From childhood, he loved sports. But music consumed him. His musically inclined parents helped. “I remember my father dancing to the Bengali devotional song Hori din to gelo sandhya holo...” He is very grateful that he had such parents.
He would get lost in the music at the New Market store. He played every record.
“I would listen to all kinds of music all the time. Pop, jazz, violin, saxophone, Punjabi, Gujarati, Marathi,” Gupta laughs.
“Whatever I could get hold of, I listened to.”
“I was a very bad student,” he laughs again. “When I passed the Higher Secondary, my father distributed sweets.” Gupta went on to enrol in a law course, but did not complete it.
Symphony kept growing. At one time, from the New Market store, they would sell 200 stereo systems in a month. Business was good in the 80s, too, when Gupta started to run the Dharmatala store. In 1982, the year this store started, he started his own music label: Symphony Recordings India, which, too, made cassettes. The label has to its credit some unusual genres, such as Muslim religious music, as well as comedy, and legends such as Hemanta Mukhopadhyay.

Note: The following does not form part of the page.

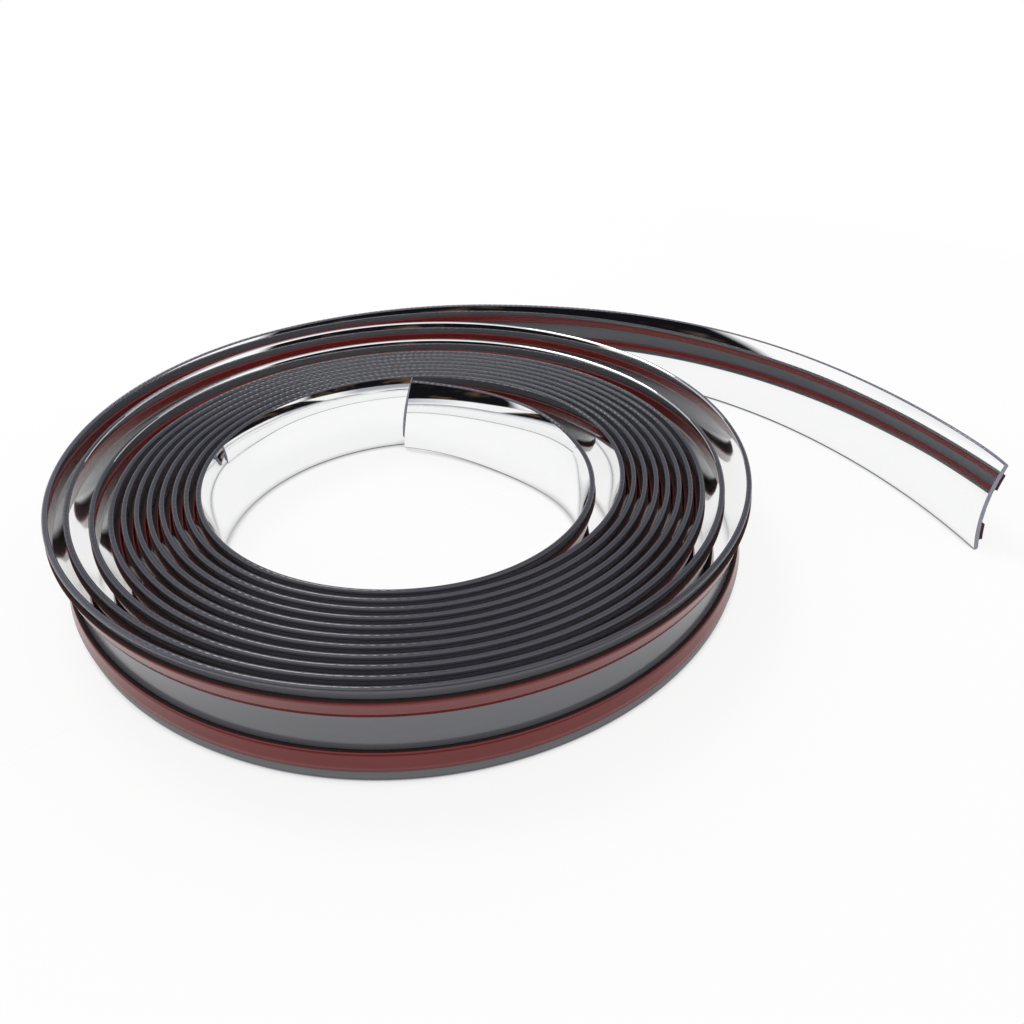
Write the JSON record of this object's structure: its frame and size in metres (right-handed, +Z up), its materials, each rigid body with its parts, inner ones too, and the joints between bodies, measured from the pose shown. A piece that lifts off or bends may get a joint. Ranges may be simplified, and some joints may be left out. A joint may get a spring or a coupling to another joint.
{
  "type": "self-adhesive trim strip coil",
  "caption": "Loose coil of flexible crowned trim strip with a mirror-bright face and two foam mounting tapes under peel-off liners, one end trailing free.",
  "frame": {"origin": "the coil's axis at the floor that it stands on", "axes": "+Z up along the coil's axis, across the strip; +X toward the side on which the tail ends"},
  "size_m": [0.2524, 0.1969, 0.025],
  "materials": {
    "chromed_plastic": "extruded dark grey plastic, bright metallised on its crowned face and rims",
    "foam": "matt black closed-cell foam, sliced edges",
    "liner": "smooth dark red film"
  },
  "bodies": {
    "root": {"trim_strip": "chromed_plastic", "foam_tape_upper": "foam", "foam_tape_lower": "foam", "release_liner_upper": "liner", "release_liner_lower": "liner"}
  },
  "joints": []
}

“In1989 I stopped more work with this label, because the store needed all my attention.” In1992 he started a music label again, Raga Music, “as we already had a large catalogue.”The new label remains popular still. “We were the first ones to make Pooja dhaak recordings,” says Gupta. “We don’t have big artists, but we do good music,” he says with pride.
He cannot afford big names, he says, and seems to react again to the thumping music being played for a customer. But the store, too, is his dream. “I had another dream, to give employment to many people.” Though business at Symphony has diminished, the store has a large staff.
Maybe the sound of music is about to change again? Some signs are visible already, feels Gupta. “Otherwise why would ordinary local songs become so popular? A local vendor’s song goes viral. Why?”People are fed up with the one pounding sound of music.
And there is music all around him still, if as CDs at his store, and as he stresses, the record player is making a significant comeback. Stacks of old records at his store exude great warmth, their artwork soothing to the eyes. And all these years, in the most personal, private and quietest way, he has remained dedicated to practising the kind of music he loves.
On his desk rest a few long exercise books. Over the years, sitting here, in between hectic spells of business, he has been writing in them. He has been translating numerous Bengali songs, mostly Rabindrasangeet and Nazrulgeeti, into Hindi. His mentor, Moloy Ghosh, who visits the shop every day, sets them to new tunes mostly, the sound of which, they feel, should sound more familiar to a Hindi-speaking audience than the original tunes. Ghosh sings these songs and Gupta records them in his phone.
Some of these sound like songs you have forgotten from a 70s Hindi film, with fleeting visions of a young RajeshKhanna perhaps.
“I just do it for my own pleasure. Which is the reward.I don’t want anything more,”says Gupta.